During the year 1861, a Belgian jury pronounced, on a single occasion only, nine sentences of death. Thereupon a writer, assuming the name of Victor Hugo, published some verses in the Belgian journals, imploring the King's pardon for the nine convicts. Hugo's attention was drawn to the verses, when he replied that he was quite willing for his name to be used, or even abused, in so good a cause. As his alter ego had addressed the King, so he now addressed the nation. He called upon it to arrest this great sacrifice of life, and to abolish the scaffold. 'It would be a noble thing that a small people should give a lesson to the great, and by this fact alone should become greater than they. It would be a fine thing that, in the face of the abominable growth of darkness, in the presence of a growing barbarism, Belgium, taking the place of a great Power in civilization, should communicate to the human race by one act the full glare of light.' The sentence of seven of the condemned men was commuted, but the two remaining convicts were executed.

When the Republic of Geneva revised its constitution in 1862, the principal question remitted to the people was the abolition of the punishment of death. M. Bost, a Genevese author, appealed to Victor Hugo for his intervention in the discussion. The poet replied by a long and exhaustive communication, in which he reviewed the leading cases in various European countries where the scaffold had recently been called into requisition, and he closed with this exordium: 'O people of Geneva, your city is situate on a lake in the Garden of Eden! you live in a blessed place! all that is most noble in creation surrounds you! the habitual contemplation of the beautiful reveals the truth and imposes duties on you! Your civilization ought to be in harmony with nature. Take counsel of all these merciful marvels. Believe in your sky so bright; and as goodness descends from the sky, abolish the scaffold. Be not ungrateful. Let it not be said that in gratitude, and, as it were, in exchange for this admirable corner of the earth, where God has shown to man the sacred splendour of the Alps, the Arve and the Rhone, the blue lake, and Mont Blanc in the glory of sunlight, man has offered to the Deity the spectacle of the guillotine.' The question had already been decided by the retention of the scaffold when this letter reached Geneva, but Victor Hugo now addressed the people. His second letter had an immense effect, and secured the rejection of the constitution proposed by the Conservatives. It also brought over a great number of adherents to the cause of abolition, which ultimately triumphed.

On many subsequent occasions, and notably in connection with Italy and Portugal, Victor Hugo wrote and strove for the abolition of capital punishment. In France his pressing personal appeals more than once availed to procure a commutation of the death-punishment. To his Last Day of a Convict was due the introduction of extenuating circumstances in the criminal laws of France, and he projected a work to be entitled Le Dossier de la Peine de Mort.

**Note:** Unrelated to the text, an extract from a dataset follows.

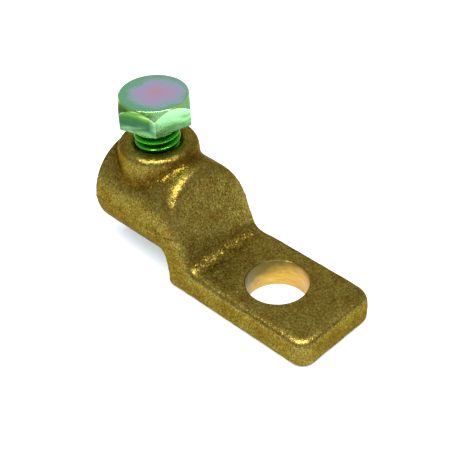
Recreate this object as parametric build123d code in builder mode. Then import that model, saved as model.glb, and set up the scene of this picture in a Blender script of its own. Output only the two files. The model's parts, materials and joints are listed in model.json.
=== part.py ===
"""Screw-clamp cable lug for a welding earth lead: a cast brass body and its hex-head clamping screw.

Millimetres, +Z up. X runs from the cable mouth (-X) to the tongue's tip (+X). The origin is the centre of
the stud hole, in the plane of the tongue's flat underside.
"""
from build123d import *
import math
import os

# Driving dimensions: the cast body
BARREL_RADIUS = 10.75       # outside of the round cable socket
BARREL_HEIGHT = 13.0        # socket axis above the tongue's underside
SCREW_X = -33.0             # axis of the boss and the screw
MOUTH_X = -42.5             # open end of the socket
SOCKET_RADIUS = 8.0         # bore for the bare cable
SOCKET_END_X = -24.6        # floor of the blind bore
BOSS_RADIUS = 8.4           # round boss that carries the screw's thread, at its top
BOSS_DRAFT = 2.5            # degrees
BOSS_TOP = 26.1
TONGUE_WIDTH = 20.8
TONGUE_THICKNESS = 6.6
TONGUE_END_X = 16.2
STUD_HOLE_RADIUS = 6.45     # clearance for a half-inch stud
WALL_FOOT_X = -14.9         # where the sloped front wall meets the tongue's top
WALL_LEAN = 21.8            # degrees from upright
WALL_CLEARANCE = 0.4        # how far the barrel stops short of the wall's top edge
WEB_START_X = -30.0         # the web's flanks leave the barrel here
WEB_START_Z = 10.4
WEB_REAR_X = -22.3          # top of the web's upright rear face
WEB_REAR_Z = 9.2
WEB_FOOT_X = -21.3          # foot of that face

# Driving dimensions: the 3/8-16 UNC screw, threaded up to its head
THREAD_RADIUS = 9.525 / 2
THREAD_PITCH = 25.4 / 16
THREAD_DEPTH = 0.6134 * THREAD_PITCH
SCREW_LENGTH = 19.05
POINT_CHAMFER = 1.1
HEAD_ACROSS_FLATS = 14.29
HEAD_HEIGHT = 5.5
HEAD_UNDERSIDE = 31.5       # height at which the half-driven screw stands
HEAD_TOP_RADIUS = 6.95      # flat top inside the corner chamfer
HEAD_CHAMFER_ANGLE = 55.0
HEAD_TURN = -41.9           # direction of one corner of the hexagon
RUNNING_CLEARANCE = 0.05    # between the screw's crests and its hole

# Casting radii
ROOT_RADIUS = 2.6           # hollow between the front wall and the tongue
REAR_RADIUS = 3.0           # hollow where the web's rear face meets its flanks
EDGE_RADIUS = 1.4
TIP_CORNER_RADIUS = 2.9     # plan corners of the tongue's tip
BOSS_RIM_RADIUS = 1.8
MOUTH_RADIUS = 0.4
UNDERSIDE_RADIUS = 0.9
LEAD_IN = 0.6               # countersink of the screw's hole

os.makedirs("parts", exist_ok=True)

# The web and tongue share one cross-section: an arch on the barrel's own radius, with side walls that
# leave it at a tangent and taper in to the tongue's width at the underside.
half_width = TONGUE_WIDTH / 2
foot_distance = math.hypot(half_width, BARREL_HEIGHT)
foot_angle = math.atan2(-BARREL_HEIGHT, half_width)
tangent_angle = foot_angle + math.acos(BARREL_RADIUS / foot_distance)
tangent_y = BARREL_RADIUS * math.cos(tangent_angle)
tangent_z = BARREL_HEIGHT + BARREL_RADIUS * math.sin(tangent_angle)

barrel_top = BARREL_HEIGHT + BARREL_RADIUS
wall_slope = math.tan(math.radians(WALL_LEAN))
wall_top_x = WALL_FOOT_X - (barrel_top - TONGUE_THICKNESS) * wall_slope
boss_height = BOSS_TOP - BARREL_HEIGHT
boss_foot_radius = BOSS_RADIUS + boss_height * math.tan(math.radians(BOSS_DRAFT))
screw_hole_radius = THREAD_RADIUS + RUNNING_CLEARANCE

head_top = HEAD_UNDERSIDE + HEAD_HEIGHT
head_cone_radius = HEAD_TOP_RADIUS + HEAD_HEIGHT / math.tan(math.radians(HEAD_CHAMFER_ANGLE))
screw_tip = HEAD_UNDERSIDE - SCREW_LENGTH
thread_root_radius = THREAD_RADIUS - THREAD_DEPTH
screw_axis = Axis((SCREW_X, 0, 0), (0, 0, 1))
screw_section = Plane(origin=(SCREW_X, 0, 0), x_dir=(1, 0, 0), z_dir=(0, -1, 0))
tip_plane = Plane.XY.offset(screw_tip).shift_origin((SCREW_X, 0, screw_tip))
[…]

It is not my intention here, nor, indeed, is it necessary, to discuss the arguments which may be advanced for or against capital punishment. It has been simply my object to present Victor Hugo in a light which, while it may divide men in their judgments, will unite them in their sympathies. The cases I have cited will be more than sufficient to demonstrate that noble enthusiasm of humanity which forms so conspicuous a feature in Victor Hugo's character.